The co-payment for most insurers is 5% of the total hospitalisation bill. It could be 10% in some cases. Check with your health insurer for the exact terms and conditions.
There is a limit or cap (for most insurers, it is $3,000) on the copayment if the insured gets treated by a panel doctor and/or has obtained pre-authorisation in a private hospital.
If the insured goes with a non-panel specialist and/or did not get pre-authorisation, he will be subject to copayment without a cap.
Note: For those seeking treatments from Government Restructured hospitals, they do not need to worry about the copayment limit. All treatments in Government Restructured hospitals are covered by Integrated Shield plans and considered panel. Hence, copayment will be capped.
Change #2 – Panel vs Non-panel Specialists
To better reign in the cost of claims and to ensure that policyholders have access to trusted healthcare services, insurers have introduced their own panel of specialists and hospitals for treatments.
The policyholder receives better coverage if he or she chooses from the panel. For instance, he or she will enjoy longer pre and post hospitalisation treatment coverage as well as a cap on the copayment per year.
On the other hand, admission to a non-panel hospital or seeking consultation from a non-panel specialist may require the policyholder to make an additional payment on top of the copayment.
Change #3 – Premium Revision
We buy health insurance with the knowledge that premiums will increase with age and insurers reserve the right to increase premiums depending on claims experience and medical inflation.
Despite the current environment, company N has reduced premiums while still providing competitive benefits and maintaining a long-established track record.
As far as I know, all insurers have increased premiums due to medical inflation and higher claim experience. And there will be policyholders who will be subject to claims-based pricing. This means that if you claim on your hospitalisation insurance, you may end up paying a higher premium at the next renewal.
So, What Should You Do?
The change from 100% as charged and full rider coverage to one that features a copayment structure is certainly not welcomed by everyone. Policyholders will also have to brace themselves for higher revised premiums in the future and also the implementation of claims-based pricing by certain insurers.
Note: This means that Singaporeans and PRs insured under the Integrated Shield plan will have to think farther ahead and start setting aside money for their old-age health insurance premiums.
The top question on many people’s minds would be whether to switch to another ‘better’ or the ‘best health insurance plan in the market. What is better or best is subjective as each one of us has different needs and requirements.
Before switching, you need to be aware of this: If you already have pre-existing medical conditions, the new insurer is likely to impose exclusions on them.
My recommendation: Continue with your existing Integrated Shield Plan.
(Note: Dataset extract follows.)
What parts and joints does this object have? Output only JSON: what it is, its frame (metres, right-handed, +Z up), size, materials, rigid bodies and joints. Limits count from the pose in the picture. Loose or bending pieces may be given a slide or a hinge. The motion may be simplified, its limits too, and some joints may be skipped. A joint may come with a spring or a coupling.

Take time to understand the changes and the new clauses pertaining to your coverage.
1) Be prepared to pay a part of your hospitalisation expenses.
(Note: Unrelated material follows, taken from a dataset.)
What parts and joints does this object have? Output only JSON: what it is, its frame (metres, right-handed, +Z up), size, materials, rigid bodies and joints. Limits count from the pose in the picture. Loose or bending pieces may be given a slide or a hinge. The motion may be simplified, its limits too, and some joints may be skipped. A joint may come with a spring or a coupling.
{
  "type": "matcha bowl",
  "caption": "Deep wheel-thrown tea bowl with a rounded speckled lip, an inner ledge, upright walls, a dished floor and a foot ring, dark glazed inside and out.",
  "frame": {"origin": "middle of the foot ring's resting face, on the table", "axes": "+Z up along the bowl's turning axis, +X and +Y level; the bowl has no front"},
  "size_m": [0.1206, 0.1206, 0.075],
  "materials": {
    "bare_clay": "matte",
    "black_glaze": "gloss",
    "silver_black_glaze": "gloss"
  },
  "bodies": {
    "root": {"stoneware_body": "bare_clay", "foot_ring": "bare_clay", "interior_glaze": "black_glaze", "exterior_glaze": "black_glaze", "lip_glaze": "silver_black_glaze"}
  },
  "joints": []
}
2) Run through your insurer’s panel of private hospitals and specialists. For better coverage and to reduce out-of-pocket expenses, it is best to seek treatment from panel doctors and hospitals. Remember to request for pre-authorisation from your insurer whenever necessary.
3) If affordability is a concern, you can choose to downgrade your hospitalisation plan. Lower-tier plans cover restructured hospitals and for classward A or B1 and below.